One somewhat paradoxical signal is that imposter syndrome signals growth.

It’s not exclusive to juniors. Even longtime leaders show this. Second-guess themselves and feel like fakes.

AI needs clarity

Without a clear mental model of how a system works and what to ask, AI tools become more obstacle than help.

It’s like trying to have a conversation when you’re not sure what language the other person speaks.

Roxanne, Police and mistakes

At the start of “Roxanne”, Sting accidentally sat on a piano creating an odd chord followed by laughter. Instead of removing it The Police kept it in the final recording. It became one of those perfect imperfect moments.

Embracing the flaws is the best way to hide the flaws. Because then the flaws become the signature. - Venus Theory

This reminds me of my first Fallout 4 playthrough. I tried to make my character equally good at everything. Just like when I became an engineering manager and saw that skill matrix spider web. I automatically assumed I needed to max out every area.

But here’s the thing: being average at everything isn’t as valuable as being exceptional at specific things. Some of our “flaws” are just areas we’ve chosen not to prioritize. And that’s okay.

Like that piano chord in Roxanne sometimes our mistakes and imperfections become our signature. Our strength isn’t in being flawless. It’s in owning the mistakes and the imperfections.

One Solution to Effective Group Learning

At Spotify I worked a bit on the Alexa speakers and had meetings with Amazon. This is where I first learned about the “silent meetings” structure that Amazon had. They usually began with someone having written a document on the topic, different viewpoints, and a possible way forward. The first 10-15 minutes of the meeting went into reading this document. And once everyone was literally on the same page, the meetings started. The discussions were engaging, and everyone was focusing on solving the same problems.

There are key parallels between Amazon’s silent meetings and the flipped classroom model: both rely on everyone starting with the same information before discussion begins. When done right teachers become coaches guiding students through shared material rather than lecturers delivering new content.

When I’ve experienced a working flipped classroom, it has been all about the “silent reading” part. The students all started from the same baseline when it came to the information. They worked together in small groups summarizing it, then shared with a bigger group about what they learned.

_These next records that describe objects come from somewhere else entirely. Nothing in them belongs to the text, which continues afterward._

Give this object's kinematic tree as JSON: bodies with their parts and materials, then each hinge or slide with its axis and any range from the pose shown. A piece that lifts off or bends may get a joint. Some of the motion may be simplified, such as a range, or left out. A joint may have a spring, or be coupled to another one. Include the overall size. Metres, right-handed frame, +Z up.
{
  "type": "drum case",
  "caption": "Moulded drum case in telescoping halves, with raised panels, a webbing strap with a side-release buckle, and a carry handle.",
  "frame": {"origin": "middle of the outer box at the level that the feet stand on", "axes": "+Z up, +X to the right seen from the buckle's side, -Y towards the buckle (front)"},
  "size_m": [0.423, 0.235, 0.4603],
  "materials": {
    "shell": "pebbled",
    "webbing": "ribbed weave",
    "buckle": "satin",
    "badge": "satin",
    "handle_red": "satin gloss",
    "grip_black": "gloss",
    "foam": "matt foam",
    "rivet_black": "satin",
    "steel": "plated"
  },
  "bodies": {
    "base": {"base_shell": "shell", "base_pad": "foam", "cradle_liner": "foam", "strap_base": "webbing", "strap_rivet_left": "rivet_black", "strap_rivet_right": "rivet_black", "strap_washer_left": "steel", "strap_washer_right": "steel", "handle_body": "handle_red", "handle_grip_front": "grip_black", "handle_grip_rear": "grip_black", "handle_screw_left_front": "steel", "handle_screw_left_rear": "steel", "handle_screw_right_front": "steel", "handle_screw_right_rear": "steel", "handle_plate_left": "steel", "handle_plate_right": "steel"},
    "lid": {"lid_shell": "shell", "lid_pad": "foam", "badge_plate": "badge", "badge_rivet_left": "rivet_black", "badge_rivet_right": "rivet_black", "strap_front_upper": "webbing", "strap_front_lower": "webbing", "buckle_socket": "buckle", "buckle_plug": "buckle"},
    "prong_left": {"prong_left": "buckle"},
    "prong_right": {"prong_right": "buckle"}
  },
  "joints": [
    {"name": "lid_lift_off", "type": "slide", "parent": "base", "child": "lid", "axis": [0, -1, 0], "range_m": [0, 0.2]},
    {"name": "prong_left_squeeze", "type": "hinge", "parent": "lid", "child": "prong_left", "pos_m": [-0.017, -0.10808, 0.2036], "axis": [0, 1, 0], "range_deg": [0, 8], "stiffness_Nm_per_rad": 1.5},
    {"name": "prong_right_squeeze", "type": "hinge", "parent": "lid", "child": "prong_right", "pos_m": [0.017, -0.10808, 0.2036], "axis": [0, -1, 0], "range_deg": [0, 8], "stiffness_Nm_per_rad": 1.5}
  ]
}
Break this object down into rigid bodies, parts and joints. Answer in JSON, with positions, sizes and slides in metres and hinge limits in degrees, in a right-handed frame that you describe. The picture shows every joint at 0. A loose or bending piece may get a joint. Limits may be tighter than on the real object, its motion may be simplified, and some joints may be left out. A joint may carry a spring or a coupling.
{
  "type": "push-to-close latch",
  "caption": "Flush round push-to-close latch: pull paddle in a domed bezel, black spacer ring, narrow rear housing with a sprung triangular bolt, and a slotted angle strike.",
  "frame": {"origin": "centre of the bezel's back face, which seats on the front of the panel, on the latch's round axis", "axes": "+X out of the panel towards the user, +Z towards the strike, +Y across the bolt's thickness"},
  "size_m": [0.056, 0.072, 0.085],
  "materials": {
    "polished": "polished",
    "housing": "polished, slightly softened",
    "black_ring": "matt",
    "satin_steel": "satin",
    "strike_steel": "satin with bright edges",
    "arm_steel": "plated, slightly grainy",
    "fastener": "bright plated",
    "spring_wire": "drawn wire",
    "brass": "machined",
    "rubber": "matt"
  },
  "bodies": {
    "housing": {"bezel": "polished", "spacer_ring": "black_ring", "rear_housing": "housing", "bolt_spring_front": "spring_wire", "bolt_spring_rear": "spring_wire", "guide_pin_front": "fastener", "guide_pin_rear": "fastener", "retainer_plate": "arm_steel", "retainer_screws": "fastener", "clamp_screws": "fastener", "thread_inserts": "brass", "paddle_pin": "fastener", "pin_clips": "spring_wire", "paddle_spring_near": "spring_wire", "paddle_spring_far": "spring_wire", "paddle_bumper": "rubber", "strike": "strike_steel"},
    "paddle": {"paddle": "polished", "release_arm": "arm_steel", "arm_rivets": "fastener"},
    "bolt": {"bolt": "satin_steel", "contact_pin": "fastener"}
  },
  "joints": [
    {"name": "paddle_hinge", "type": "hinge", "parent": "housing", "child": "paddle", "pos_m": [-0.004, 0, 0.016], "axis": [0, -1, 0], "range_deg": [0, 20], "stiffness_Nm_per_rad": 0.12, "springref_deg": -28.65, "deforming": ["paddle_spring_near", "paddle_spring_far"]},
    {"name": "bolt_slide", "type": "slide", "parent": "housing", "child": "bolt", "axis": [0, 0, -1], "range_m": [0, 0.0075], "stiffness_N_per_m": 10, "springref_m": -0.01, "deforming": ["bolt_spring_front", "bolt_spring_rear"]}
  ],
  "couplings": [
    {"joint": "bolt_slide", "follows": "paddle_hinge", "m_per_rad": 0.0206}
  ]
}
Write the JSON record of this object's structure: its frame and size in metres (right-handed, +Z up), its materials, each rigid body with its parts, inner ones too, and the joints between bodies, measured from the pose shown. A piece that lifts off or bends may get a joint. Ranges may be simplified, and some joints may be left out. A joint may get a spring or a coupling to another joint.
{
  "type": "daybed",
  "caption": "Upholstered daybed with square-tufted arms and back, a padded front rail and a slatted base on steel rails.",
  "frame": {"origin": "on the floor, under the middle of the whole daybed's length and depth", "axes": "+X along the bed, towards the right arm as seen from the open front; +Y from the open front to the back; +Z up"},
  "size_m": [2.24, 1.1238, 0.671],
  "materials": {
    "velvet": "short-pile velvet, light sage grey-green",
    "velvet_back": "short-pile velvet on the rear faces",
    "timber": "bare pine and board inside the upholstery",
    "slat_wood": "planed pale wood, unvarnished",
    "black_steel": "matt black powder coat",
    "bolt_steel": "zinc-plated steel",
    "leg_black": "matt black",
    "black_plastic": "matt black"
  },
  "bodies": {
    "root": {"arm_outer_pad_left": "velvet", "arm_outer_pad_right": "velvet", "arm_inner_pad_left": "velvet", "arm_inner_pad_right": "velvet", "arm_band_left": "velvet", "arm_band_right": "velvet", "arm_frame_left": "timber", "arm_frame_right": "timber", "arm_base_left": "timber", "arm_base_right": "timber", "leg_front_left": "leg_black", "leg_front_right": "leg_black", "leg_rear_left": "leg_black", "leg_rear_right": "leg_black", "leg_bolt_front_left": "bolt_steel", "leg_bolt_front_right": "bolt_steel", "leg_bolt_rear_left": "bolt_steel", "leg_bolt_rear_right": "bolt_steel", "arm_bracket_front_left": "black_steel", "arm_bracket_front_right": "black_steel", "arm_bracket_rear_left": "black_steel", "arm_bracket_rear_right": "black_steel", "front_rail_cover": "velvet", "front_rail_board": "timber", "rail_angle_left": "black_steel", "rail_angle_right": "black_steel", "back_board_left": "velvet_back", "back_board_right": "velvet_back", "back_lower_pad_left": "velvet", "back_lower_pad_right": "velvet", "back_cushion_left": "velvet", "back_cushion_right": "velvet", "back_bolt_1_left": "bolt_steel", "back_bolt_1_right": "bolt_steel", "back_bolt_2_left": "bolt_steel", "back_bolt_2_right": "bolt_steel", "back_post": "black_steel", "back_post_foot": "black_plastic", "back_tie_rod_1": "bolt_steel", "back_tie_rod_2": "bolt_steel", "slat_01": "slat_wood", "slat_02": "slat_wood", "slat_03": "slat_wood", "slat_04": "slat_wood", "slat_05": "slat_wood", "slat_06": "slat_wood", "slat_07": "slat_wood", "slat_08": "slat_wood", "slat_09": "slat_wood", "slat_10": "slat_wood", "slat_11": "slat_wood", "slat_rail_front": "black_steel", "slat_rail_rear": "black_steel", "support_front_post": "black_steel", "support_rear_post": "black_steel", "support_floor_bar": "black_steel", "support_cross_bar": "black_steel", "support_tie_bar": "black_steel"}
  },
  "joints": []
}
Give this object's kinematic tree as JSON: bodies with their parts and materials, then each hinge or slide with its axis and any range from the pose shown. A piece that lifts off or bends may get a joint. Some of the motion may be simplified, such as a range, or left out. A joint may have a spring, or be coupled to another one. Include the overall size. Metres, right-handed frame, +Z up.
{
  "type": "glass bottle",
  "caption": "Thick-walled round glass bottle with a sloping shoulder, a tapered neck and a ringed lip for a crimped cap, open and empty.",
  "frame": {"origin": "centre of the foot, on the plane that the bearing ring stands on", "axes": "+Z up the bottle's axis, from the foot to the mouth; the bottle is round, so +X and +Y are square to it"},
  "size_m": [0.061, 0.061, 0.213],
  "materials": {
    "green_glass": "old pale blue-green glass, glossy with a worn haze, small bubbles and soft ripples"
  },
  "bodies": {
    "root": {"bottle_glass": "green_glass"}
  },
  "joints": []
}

This is often when I’ve seen the flipped classroom break. Instead of having the same baseline, each group has had a different set of topics and areas they should summarize and teach to the rest of the group. Effectively they’ve switched from an experienced teacher to an amateur teacher, and they’ve only learned the topics they themselves have discussed. The method works best when it builds on shared understanding rather than dividing the learning experience.

The cost of developing something yourself

Sometimes I get the question about build vs buy. Don’t get me wrong, I’m a developer by heart and I’d always pick build.

But as a manager or leader I most often pick buy.

The equation rarely adds up when you build something that’s not part of your core business. Unless your core business is faced with a tight budget.

And by equation I mean time. Hours spent building, making it better, bug-fixing, upgrading, new feature, planning, sorting, prioritizing it, knowledge sharing.

Blindspots in customer feedback

Think of customer feedback as two distinct signals. One is complaint-driven insights about why people leave. The other is a silent signal that explains why people stay and remain loyal.

When looking at complaints and help requests you’ll only capture the minority of vocal customers. But your satisfied users might have the key insights to what makes your product worthwhile. Your loyal users often value something completely different from what complaining customers expect.

Value alignment over problem resolution.

You might have a bug in the product but you might also have the wrong customer.